A strong team of British, Venezuelan and Russian climbers has succeeded
in free-climbing the 1000m Angel Falls wall. The route, much of
it behind the highest waterfall in the world, is now the biggest
overhanging free-climb in the world and took nineteen days and fourteen
nights on the wall to reach a magical wind-sculpted plateau full
of exotic plants and animals. Of its 31 pitches, no fewer than nine
merited a British grade of E7, five of which were climbed entirely
on-sight. Almost all pitches were overhanging, over half were E6
or above, and the difficulties were compounded by considerable loose
rock throughout much of the route. A few pitches proved too hard
or too loose to onsight and were redpointed on trad gear at about
7c+.
The climbers were John Arran (UK), Anne Arran (UK), Miles Gibson
(UK), Ben Heason (UK), Alex Klenov (Rus), Ivan Calderon (Ven) and
Alfredo Rangel (Ven). John, Miles and Ben between them led all of
the hardest pitches but everyone in the team helped with the leading
as well as with all of the hauling and fixing work.

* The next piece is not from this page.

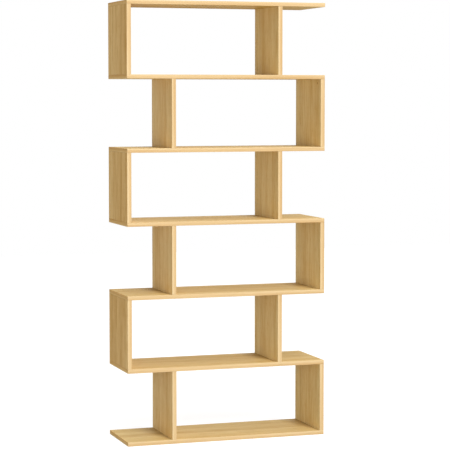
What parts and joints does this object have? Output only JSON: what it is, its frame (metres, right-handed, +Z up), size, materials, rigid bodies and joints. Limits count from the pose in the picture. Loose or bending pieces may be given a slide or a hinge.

"We were all climbing really well and running it out on poor
gear, usually tiny cams and microwires", said Ben, "it was stressful
climbing and really helped to have the support of a big team to
help us recover between hard climbing days."
Miles agreed, "I don't think I've ever climbed so well, but we
were all so motivated to push on even though the way ahead looked
hideous."
John, Anne and Ivan had tried the line twice before - in 2002 and
2003 - but had been thwarted by logistics and by illness. "Getting
to the base was an epic adventure", said John, "involving a tiny
aeroplane landing on wild sabana and a multi-day dugout boat journey
up the river Churun with local indigenous Indians, including a close
encounter with a crocodile. So to get there and establish one of
the hardest big-wall climbs in the world on the most beautiful rock
face I've ever seen is truly a dream come true".
Angel Falls has seen several other ascents, most of which bypassed the main challenge of the face by starting from a 500m high shoulder on the left. Part of the free line followed a Spanish aid route, graded A4 and still unrepeated, which previously was the only direct line on the face.
Venezuelan tepuis are beginning to see more attention from big wall free climbers, with a number of routes on 400-700m walls being climbed in recent years, most of which are hard and bold but adequately protected without fixed equipment. The potential for more is enormous.